The optional keyword arguments are described below:

xyz – Either a file name for a coordinate file or an array with the coordinates. If the unit cell information is stored in the coordinate file, it is used (unless an explicit box argument is given; see below). If the file is a trajectory file, the first frame is used for the coordinates.
box – The unit cell dimensions in Angstroms (and angles in degrees).
natom – The number of atoms from which the file was written
hasbox – Whether unit cell information is stored in this trajectory file
defines – dict of preprocessor defines (order is respected if given via an OrderedDict)
parametrize – If True, parameters are assigned from the parameter database. If False, they are not (default is True).

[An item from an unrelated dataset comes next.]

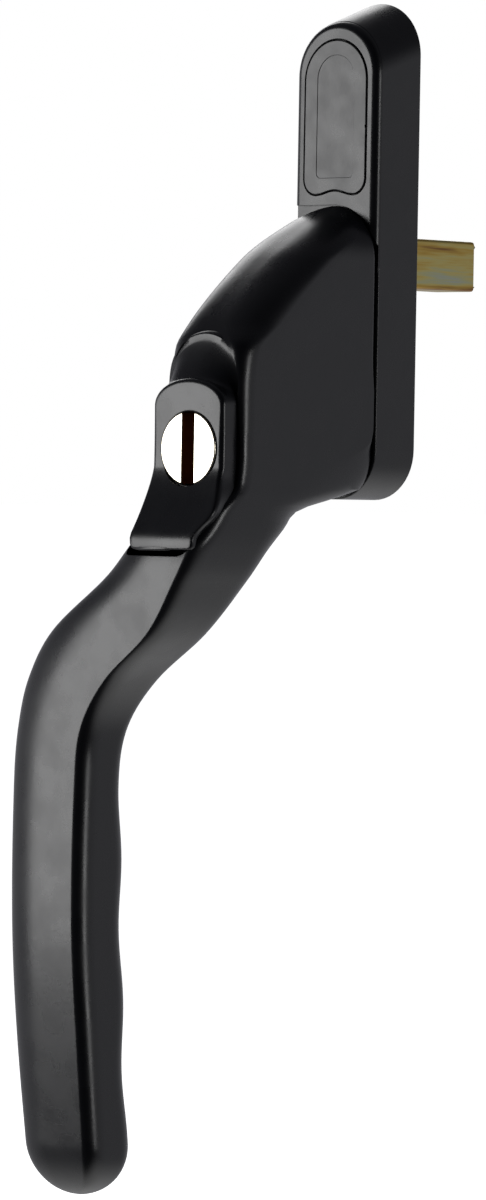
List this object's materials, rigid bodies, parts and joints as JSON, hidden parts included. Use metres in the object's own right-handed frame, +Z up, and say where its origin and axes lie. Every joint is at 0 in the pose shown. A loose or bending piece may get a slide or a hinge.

structure – If True, return the Mol2/Mol3 file as a Structure instance. Default is False
skip_bonds – If True, no attempt is made to identify covalent bonds between any atoms for these formats. If False (default), bonds are first assigned by comparing to standard residue templates, then based on distance criteria for any atom not specified within the templates. This has a side-effect of improving element identification for PDB files that have no element columns specified as well as substantially improving element identification for ions in GRO files. You are suggested to keep the default (False) unless you are only using the coordinates, in which case setting skip_bonds to True will result in significantly improved performance.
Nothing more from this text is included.